— Direction —
Of the lines listed below, return exactly those that run from the line containing "socket_cups()" through the line containing "before = set(bpy.data.objects)", both included.
# # # #
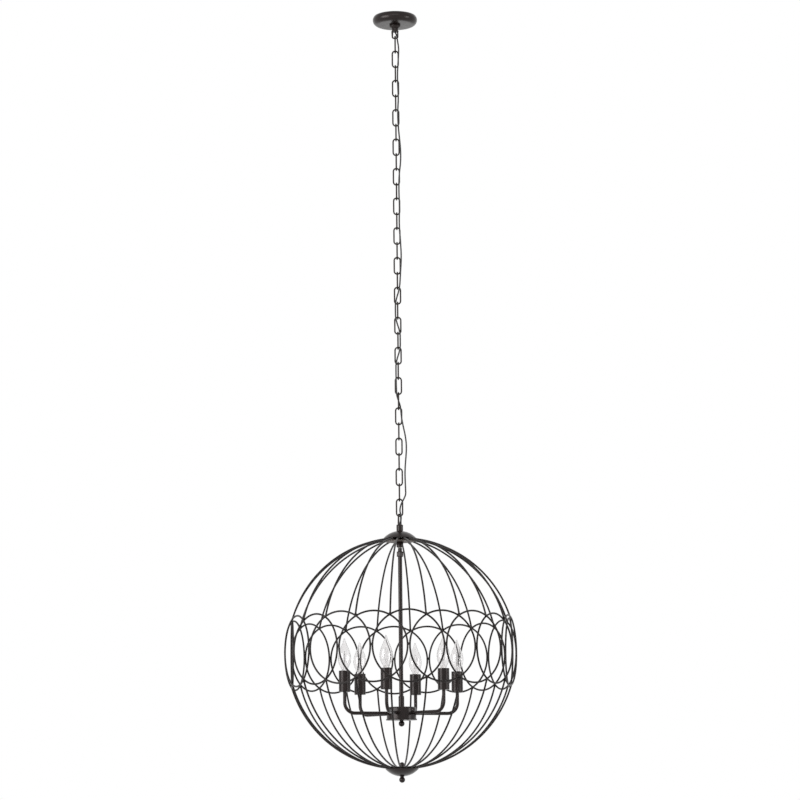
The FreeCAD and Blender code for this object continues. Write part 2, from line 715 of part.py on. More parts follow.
def bulb(number):
    """A clear flame-shaped lamp: its screw base, and the blown envelope that stands on the base."""
    turn = S["arm_phase"] + 360.0 / ARMS * (number - 1)
    centre = S["arm_reach"]
    seat = -(S["cup_top"] + S["holder_recess"]) + S["seat_gap"]
    foot = seat + S["base_flange"]
    base = S["base_radius"] * cosine(180.0 / BULB_SIDES)
    bottom = seat - S["base_depth"]
    spun(new_body("bulb_base_%d" % number, orb_middle, turn), "base_%d" % number, [
        (0.0, bottom), (base * 0.45, bottom), (base, bottom + base * 0.5), (base, seat),
        (S["glass_neck"], seat), (S["glass_neck"], foot), (0.0, foot)], BULB_SIDES, centre)
    wall = S["glass_wall"]
    rows = ((0.0, S["glass_neck"]), (0.16, S["glass_radius"] * 0.8), (0.36, S["glass_radius"]),
            (0.58, S["glass_radius"] * 0.84), (0.8, S["glass_radius"] * 0.42))
    outer = [(r, foot + S["glass_height"] * up) for up, r in rows]
    inner = [(r - wall, foot + S["glass_height"] * up) for up, r in rows]
    top = foot + S["glass_height"]
    spun(new_body("bulb_glass_%d" % number, orb_middle, turn), "glass_%d" % number,
         outer + [(S["glass_tip"], top), (0.0, top), (0.0, top - wall * 4)] + inner[::-1],
         BULB_SIDES, centre)


def stem_coupling():
    """The sleeve that joins the stem to the hub's threaded tube, its bore stepped to fit both."""
    bottom = -S["hub_top"]
    top = bottom + S["stem_coupling_height"]
    radius = S["stem_coupling_radius"]
    wide = S["stem_radius"] + S["thread_gap"]
    narrow = S["nipple_radius"] + S["thread_gap"]
    bevel = S["hub_wall"]
    return turned("stem_coupling", [
        (narrow, bottom), (radius, bottom), (radius, top - bevel), (radius - bevel, top), (wide, top),
        (wide, stem_bottom), (narrow, stem_bottom)], orb_middle)


def hub_cover():
    """The shallow pan that closes the hub from below."""
    hole = S["nipple_radius"] + S["fit_gap"]
    radius = S["cover_radius"]
    inside = S["hub_radius"] + S["fit_gap"]
    bevel = S["hub_wall"] / 2
    return turned("hub_cover", [
        (hole, cover_bottom), (radius - bevel, cover_bottom), (radius, cover_bottom + bevel),
        (radius, cover_bottom + S["cover_lip"]), (inside, cover_bottom + S["cover_lip"]),
        (inside, hub_bottom), (hole, hub_bottom)], orb_middle)


def dome_nut():
    """The domed cap nut that closes the rod's upper end inside the orb."""
    radius = S["dome_nut_radius"]
    seat = -cap_rim
    top = seat + S["dome_nut_height"]
    rod = S["rod_radius"] + S["thread_gap"]
    shoulder = top - radius * 0.75
    rod_end = top - radius
    return turned("bottom_dome_nut", [
        (rod, seat), (radius, seat), (radius, shoulder), (radius * 0.87, shoulder + radius * 0.4),
        (radius * 0.5, shoulder + radius * 0.66), (0.0, top), (0.0, rod_end), (rod, rod_end)],
        orb_middle)


def bottom_rod():
    """The threaded rod through the foot plate and cap, from the dome nut down to the finial."""
    rod_end = -cap_rim + S["dome_nut_height"] - S["dome_nut_radius"] - S["seat_gap"]
    return turned("bottom_rod", [
        (0.0, -cap_top), (S["rod_radius"], -cap_top), (S["rod_radius"], rod_end), (0.0, rod_end)],
        orb_middle)


# ---- cord ----
def cord_tube(label, points):
    """A stretch of cord: straight runs joined by tangent arcs, each as large as its two runs allow."""
    points = [Vector(*p) for p in points]
    edges = []
    radii = []
    start = points[0]
    for before, corner, after in zip(points, points[1:], points[2:]):
        inward = (corner - before).normalize()
        outward = (after - corner).normalize()
        half_turn = inward.getAngle(outward) / 2
        trim = 0.45 * min(corner.distanceToPoint(before), corner.distanceToPoint(after))
        radii.append(trim / math.tan(half_turn))
        first = corner - inward * trim
        last = corner + outward * trim
        centre_way = (outward - inward).normalize()
        reach = radii[-1] / math.cos(half_turn)
        middle = corner + centre_way * (reach - radii[-1])
        edges.append(Part.LineSegment(start, first).toShape())
        edges.append(Part.Arc(first, middle, last).toShape())
        start = last
    edges.append(Part.LineSegment(start, points[-1]).toShape())
    path = Part.Wire(edges)
    radius = S["cord_radius"].number
    heading = (points[1] - points[0]).normalize()
    across = heading.cross(Vector(1, 0, 0)).normalize()
    beside = heading.cross(across)
    corner_radius = same_area(radius, CORD_SIDES)
    ring = []
    for k in range(CORD_SIDES + 1):
        angle = 360.0 * k / CORD_SIDES
        ring.append(points[0] + (across * cosine(angle) + beside * sine(angle)) * corner_radius)
    tube = path.makePipeShell([Part.makePolygon(ring)], True, False)
    cord = doc.addObject("Part::Feature", label)
    cord.Label = label
    cord.Shape = tube
    expected = math.pi * radius * radius * path.Length
    tightest = min(radii) if radii else 0.0
    print("%s: %.0f mm long, volume %.4f of section x length, radii %s, tightest %.1f" % (
        label, path.Length, tube.Volume / expected, " ".join("%.0f" % r for r in radii), tightest))
    return cord


# ---- the cord's route, in the ceiling frame: it leaves the canopy's loop, wanders beside the chain,
# ---- crosses it three times, hangs free beside the last links and enters the orb's loop
CORD_AT_CANOPY = [
    (0.0, 0.0, -34.5), (0.0, 0.0, -43.0), (3.4, -3.4, -50.5), (4.9, -6.32, -58.0),
    (7.9, -7.2, -78.0)]
CORD_AT_FIRST_LINK = [
    (7.9, -7.2, -78.0), (9.4, -7.64, -88.0), (9.2, -6.9, -105.0), (8.0, -6.1, -122.0)]
CORD_ON_CHAIN = [
    (8.0, -6.1, -122.0), (7.3, -5.64, -132.0), (5.1, -5.3, -166.0), (6.6, -6.2, -206.0),
    (7.4, -6.2, -232.0), (4.8, -5.3, -270.0), (6.6, -5.8, -312.0), (11.9, -7.0, -366.0),
    (12.2, -6.6, -402.0), (7.0, -5.4, -442.0), (6.2, -5.8, -488.0), (7.8, -6.4, -524.0),
    (6.0, -5.6, -574.0), (9.4, -6.2, -624.0), (11.4, -6.8, -664.0), (8.2, -5.6, -712.0),
    (6.0, -5.2, -749.0), (-5.9, -5.1, -786.0), (-6.1, -5.4, -809.0), (-5.9, -5.1, -832.0),
    (5.9, -5.1, -867.0), (6.2, -5.4, -890.0), (5.9, -5.1, -914.0), (-5.9, -5.1, -949.0),
    (-6.1, -5.4, -972.0), (-5.9, -5.2, -995.0), (-5.4, -5.2, -1016.0), (-4.9, -5.0, -1034.0),
    (-3.0, -3.8, -1044.0), (3.6, -3.8, -1062.0), (5.6, -5.0, -1074.0), (7.2, -5.5, -1096.0),
    (11.6, -6.3, -1121.0), (17.6, -7.2, -1148.0), (20.4, -7.0, -1180.0), (15.0, -6.5, -1236.0),
    (15.6, -6.4, -1270.0), (16.6, -6.2, -1296.0)]
CORD_AT_LAST_LINK = [
    (16.6, -6.2, -1296.0), (16.83, -6.15, -1302.0), (12.4, -6.3, -1313.0), (4.2, -6.2, -1327.0),
    (1.9, -6.1, -1337.0)]
CORD_AT_ORB = [
    (1.9, -6.1, -1337.0), (0.29, -6.03, -1344.0), (3.0, -5.6, -1355.5), (4.4, -2.6, -1367.0),
    (0.0, 0.0, -1381.5), (0.0, 0.0, -1391.0)]


def straight_cord(label, bottom, top):
    """A length of cord that runs straight down a bored tube."""
    body = new_body(label)
    radius = same_area(S["cord_radius"], CORD_SIDES)
    sketch = draw_outline(sketch_on(body, "XY_Plane", label + "_section", bottom),
                          polygon(radius, CORD_SIDES))
    padded_up(body, label + "_pad", sketch, top - bottom)
    return body


RING_PHASE = 3.85     # degrees from the front to the first ring, towards +X
rib_phase = RING_PHASE + 180.0 / RINGS - 90.0
barrel_top_inside = canopy_bottom + S["collar_height"] * 0.75
rod_hole = S["rod_radius"] + S["fit_gap"]
nipple_hole = S["nipple_radius"] + S["fit_gap"]

# ceiling side
mounting_strap()
ground_screw()
threaded_tube("canopy_nipple", barrel_top_inside, -S["seat_gap"])
nut("canopy_locknut", S["locknut_flats"],
    -(S["strap_drop"] + S["strap_thickness"] + S["locknut_height"]), S["locknut_height"],
    S["nipple_radius"] + S["thread_gap"])
canopy()
screw_collar()
cast_loop("canopy_loop", canopy_barrel_bottom, barrel_top_inside, canopy_bar, up=False)
straight_cord("cord_in_nipple", sized(CORD_AT_CANOPY[0][2]), -S["seat_gap"])

# chain
single_link("first_link", 1, across=True)
chain_links()
single_link("last_link", LINKS, across=False)
for cord_label, cord_route in (
        ("cord_at_canopy", CORD_AT_CANOPY), ("cord_at_first_link", CORD_AT_FIRST_LINK),
        ("cord_on_chain", CORD_ON_CHAIN), ("cord_at_last_link", CORD_AT_LAST_LINK),
        ("cord_at_orb", CORD_AT_ORB)):
    cord_tube(cord_label, cord_route)

# orb
cast_loop("orb_loop", cap_top, orb_barrel_top - orb_middle, orb_loop_top - orb_middle, up=True,
          middle=orb_middle, turn=sized(65.0))
end_cap("top_cap", 1, nipple_hole)
weld_plate("top_plate", S["plate_radius"], nipple_hole, plate_bottom, plate_top)
threaded_tube("top_nipple", stem_top, cap_top, orb_middle)
turned("top_coupling", tube_profile(S["coupling_radius"], S["nipple_radius"] + S["thread_gap"],
                                    coupling_bottom, plate_bottom), orb_middle)
turned("stem", tube_profile(S["stem_radius"], S["stem_radius"] - S["stem_wall"], stem_bottom, stem_top),
       orb_middle)
nut("stem_nut", S["stem_nut_flats"], plate_bottom - S["stem_nut_drop"] - S["stem_nut_height"],
    S["stem_nut_height"], S["stem_radius"] + S["thread_gap"], orb_middle)
straight_cord("cord_in_stem", orb_middle + hub_bottom + S["connector_length"], sized(CORD_AT_ORB[-1][2]))
rib_layer("upper_ribs", 1)
ring_layer("outer_rings", S["orb_radius"], RING_PHASE)
ring_layer("inner_rings", inner_sphere, RING_PHASE + 360.0 / RINGS)
rib_layer("lower_ribs", -1)
end_cap("bottom_cap", -1, rod_hole)
weld_plate("bottom_plate", S["foot_plate_radius"], rod_hole, -(cap_rim + S["plate_thickness"]), -cap_rim)
dome_nut()
bottom_rod()
finial("bottom_finial", -cap_top)

# lamp cluster
stem_coupling()
threaded_tube("hub_nipple", cover_bottom, stem_bottom, orb_middle)
nut("hub_locknut", S["locknut_flats"], -(S["hub_top"] + S["hub_wall"] + S["locknut_height"]),
    S["locknut_height"], S["nipple_radius"] + S["thread_gap"], orb_middle)
hub_body()
hub_cover()
finial("hub_finial", cover_bottom)
connectors("hub_connectors", ((S["connector_offset"], hub_bottom), (-S["connector_offset"], hub_bottom)),
           orb_middle)
for lamp in range(1, ARMS + 1):
    arm(lamp)
socket_cups()
lampholders()
for lamp in range(1, ARMS + 1):
    bulb(lamp)

doc.recompute()

# ---- checks and export ----
os.makedirs("parts", exist_ok=True)
faults = []
for thing in doc.Objects:
    if "Invalid" in thing.State or "Error" in thing.State:
        faults.append("%s: %s" % (thing.Label, thing.State))
pieces = [thing for thing in doc.Objects
          if thing.TypeId == "PartDesign::Body" or thing.TypeId == "Part::Feature"]
for piece in pieces:
    if piece.Shape.isNull() or not piece.Shape.isValid() or not piece.Shape.Solids:
        faults.append("%s has no valid solid" % piece.Label)
if faults:
    raise RuntimeError("; ".join(faults))
for piece in pieces:
    piece.Shape.exportStep("parts/%s.step" % piece.Label)
print("%d nodes, %d solids" % (len(pieces), sum(len(p.Shape.Solids) for p in pieces)))
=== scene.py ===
import math
import bmesh
import bpy
from mathutils import Matrix, Vector


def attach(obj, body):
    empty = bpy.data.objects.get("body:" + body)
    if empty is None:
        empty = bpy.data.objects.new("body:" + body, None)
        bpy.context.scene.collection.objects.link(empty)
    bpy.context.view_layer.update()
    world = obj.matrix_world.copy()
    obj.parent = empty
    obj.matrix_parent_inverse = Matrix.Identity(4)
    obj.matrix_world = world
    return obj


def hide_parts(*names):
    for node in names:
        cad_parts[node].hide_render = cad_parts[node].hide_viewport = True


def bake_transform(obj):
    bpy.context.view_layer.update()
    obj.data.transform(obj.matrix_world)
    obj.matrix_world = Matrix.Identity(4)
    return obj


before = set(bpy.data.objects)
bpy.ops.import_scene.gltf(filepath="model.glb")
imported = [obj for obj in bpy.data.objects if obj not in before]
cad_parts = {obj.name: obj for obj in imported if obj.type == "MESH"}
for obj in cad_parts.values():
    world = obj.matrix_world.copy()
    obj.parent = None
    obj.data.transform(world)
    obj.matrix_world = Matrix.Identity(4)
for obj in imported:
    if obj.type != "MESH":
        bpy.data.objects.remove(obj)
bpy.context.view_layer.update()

# Sizes in millimetres and angles in degrees, unless a comment says otherwise.
CORD_RADIUS = 2.0
SHEET = 1.2
# rings and bends turn about this: from +X up to +Z
ARC_AXIS = (0, -1, 0)

# heights from the ceiling plane
ORB_MIDDLE = -1718.6
CANOPY_FACE = -24.0
CANOPY_NIPPLE_TOP = -0.3
CANOPY_LOOP_TOP = -18.0
CANOPY_LOOP_FOOT = -43.0
CANOPY_LOOP_TIP = -60.1
CORD_LEAVES_NIPPLE = -34.5
CORD_ENTERS_ORB = -1391.0
CORD_END = -1873.4
FIRST_LINK_TOP = -57.7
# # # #
— Result of the task —
socket_cups()
lampholders()
for lamp in range(1, ARMS + 1):
    bulb(lamp)

doc.recompute()

# ---- checks and export ----
os.makedirs("parts", exist_ok=True)
faults = []
for thing in doc.Objects:
    if "Invalid" in thing.State or "Error" in thing.State:
        faults.append("%s: %s" % (thing.Label, thing.State))
pieces = [thing for thing in doc.Objects
          if thing.TypeId == "PartDesign::Body" or thing.TypeId == "Part::Feature"]
for piece in pieces:
    if piece.Shape.isNull() or not piece.Shape.isValid() or not piece.Shape.Solids:
        faults.append("%s has no valid solid" % piece.Label)
if faults:
    raise RuntimeError("; ".join(faults))
for piece in pieces:
    piece.Shape.exportStep("parts/%s.step" % piece.Label)
print("%d nodes, %d solids" % (len(pieces), sum(len(p.Shape.Solids) for p in pieces)))
=== scene.py ===
import math
import bmesh
import bpy
from mathutils import Matrix, Vector


def attach(obj, body):
    empty = bpy.data.objects.get("body:" + body)
    if empty is None:
        empty = bpy.data.objects.new("body:" + body, None)
        bpy.context.scene.collection.objects.link(empty)
    bpy.context.view_layer.update()
    world = obj.matrix_world.copy()
    obj.parent = empty
    obj.matrix_parent_inverse = Matrix.Identity(4)
    obj.matrix_world = world
    return obj


def hide_parts(*names):
    for node in names:
        cad_parts[node].hide_render = cad_parts[node].hide_viewport = True


def bake_transform(obj):
    bpy.context.view_layer.update()
    obj.data.transform(obj.matrix_world)
    obj.matrix_world = Matrix.Identity(4)
    return obj


before = set(bpy.data.objects)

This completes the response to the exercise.